Voglia di Arte
Il dolore fisico che si fa dipinto ne “La Bambina malata” di Edvard Munch
- Sab 14 Mar 2020
Il grande pittore norvegese Edvard Munch ebbe una vita molto travagliata. Nato in una famiglia povera perse presto la madre e una amatissima sorella, entrambe uccise dalla tubercolosi.
La “bambina malata” è un olio su tela dedicato proprio alla sorella e anche alla madre. È un’opera impressionante per il livello di dolore che descrive. È come se la immane sofferenza fisica e spirituale di Munch si fosse trasmessa al quadro: il disegno sembra quasi disgregarsi, i colori sono spenti e anche il volto della ragazza appoggiato sul cuscino pur illuminato lo è in modo spettrale, con una luce che trasmette freddezza, distacco, fine.
La madre (perché secondo noi Munch vuole rappresentare la madre nella donna posta a fianco della bambina malata) che le stringe la mano è talmente piegata dal dolore da non riuscire a guardarla, prostrata da un destino che la annichilisce. La stessa ragazza non sembra guardare la donna ma verso l’infinito, ormai assente. La stretta di mano è messa al centro del quadro: la dinamica dei corpi dà l’idea di una stretta composta, quasi senza forza, fra persone spossate, ma è al centro perché il legame indissolubile fra le due resta l’unica consolazione di fronte all’oblio.
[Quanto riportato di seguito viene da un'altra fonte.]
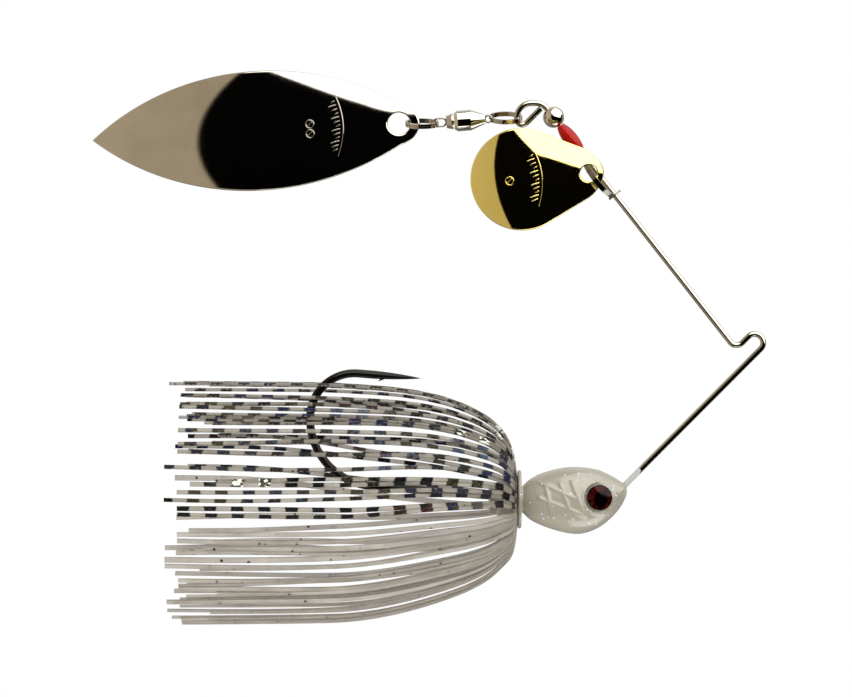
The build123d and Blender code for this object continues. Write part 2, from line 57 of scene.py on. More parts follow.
# ------------------------------------------------------------ node helpers
class Graph:
    """Short names for building a node tree."""

    def __init__(self, tree):
        self.tree = tree

    def node(self, kind, **values):
        n = self.tree.nodes.new(kind)
        for key, value in values.items():
            setattr(n, key, value)
        return n

    def plug(self, socket, value):
        if isinstance(value, bpy.types.NodeSocket):
            self.tree.links.new(value, socket)
        elif value is not None:
            socket.default_value = value

    def math(self, op, a, b=None):
        n = self.node("ShaderNodeMath", operation=op)
        self.plug(n.inputs[0], a)
        self.plug(n.inputs[1], b)
        return n.outputs[0]

    def times(self, product, *others):
        for other in others:
            product = self.math("MULTIPLY", product, other)
        return product

    def vmath(self, op, a, b=None, scale=None):
        n = self.node("ShaderNodeVectorMath", operation=op)
        self.plug(n.inputs[0], a)
        if b is not None:
            self.plug(n.inputs[1], b)
        if scale is not None:
            self.plug(n.inputs["Scale"], scale)
        return n.outputs["Value" if op == "LENGTH" else "Vector"]

    def split(self, vector):
        n = self.node("ShaderNodeSeparateXYZ")
        self.plug(n.inputs[0], vector)
        return n.outputs

    def join(self, x, y, z):
        n = self.node("ShaderNodeCombineXYZ")
        for i, v in enumerate((x, y, z)):
            self.plug(n.inputs[i], v)
        return n.outputs[0]

    def noise(self, vector, scale, detail=2.0, rough=0.5):
        n = self.node("ShaderNodeTexNoise")
        self.plug(n.inputs["Vector"], vector)
        n.inputs["Scale"].default_value = scale
        n.inputs["Detail"].default_value = detail
        n.inputs["Roughness"].default_value = rough
        return n.outputs["Fac"]

    def voronoi(self, vector, scale, out="Distance"):
        n = self.node("ShaderNodeTexVoronoi")
        self.plug(n.inputs["Vector"], vector)
        n.inputs["Scale"].default_value = scale
        return n.outputs[out]

    def ramp(self, value, low, high, a=0.0, b=1.0, smooth=True):
        n = self.node("ShaderNodeMapRange")
        n.interpolation_type = "SMOOTHSTEP" if smooth else "LINEAR"
        self.plug(n.inputs[0], value)
        for i, v in zip((1, 2, 3, 4), (low, high, a, b)):
            self.plug(n.inputs[i], v)
        return n.outputs[0]

    def mix(self, share, a, b):
        n = self.node("ShaderNodeMix", data_type="RGBA")
        self.plug(n.inputs[0], share)
        self.plug(n.inputs[6], a)
        self.plug(n.inputs[7], b)
        return n.outputs[2]

    def steps(self, value, stops):
        """A colour that changes in steps: each stop holds up to the next."""
        n = self.node("ShaderNodeValToRGB")
        ramp = n.color_ramp
        ramp.interpolation = "CONSTANT"
        while len(ramp.elements) < len(stops):
            ramp.elements.new(1.0)
        for element, (place, colour) in zip(ramp.elements, stops):
            element.position = place
            element.color = colour
        self.plug(n.inputs[0], value)
        return n.outputs[0]

    def curve(self, value, points):
        n = self.node("ShaderNodeFloatCurve")
        line = n.mapping.curves[0]
        while len(line.points) < len(points):
            line.points.new(0.5, 0.5)
        for point, place in zip(line.points, sorted(points)):
            point.location = place
        n.mapping.update()
        self.plug(n.inputs["Value"], value)
        return n.outputs[0]

    def bump(self, height, distance, strength):
        n = self.node("ShaderNodeBump")
        n.inputs["Strength"].default_value = strength
        n.inputs["Distance"].default_value = distance
        self.plug(n.inputs["Height"], height)
        return n.outputs[0]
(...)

Per noi Munch non ha voluto rappresentare un momento reale ma il suo dolore per la perdita delle persone amate, un dolore insuperabile la cui unica mitigazione è l’amore indissolubile della famiglia, momenti ormai perduti che pur facendo soffrire il pittore sono la sua unica consolazione. Spesso si parla del celebre “urlo” di Munch ma l’urlo di dolore che emana da questo dipinto è per noi l’urlo di un cuore spezzato e disperato. Non possiamo consolarlo, ma possiamo apprezzarne l’umanità e una capacità potente di rendere il dolore: è un quadro che ti spezza e chi ha attraversato il dolore sa quanto sia così anche nella realtà.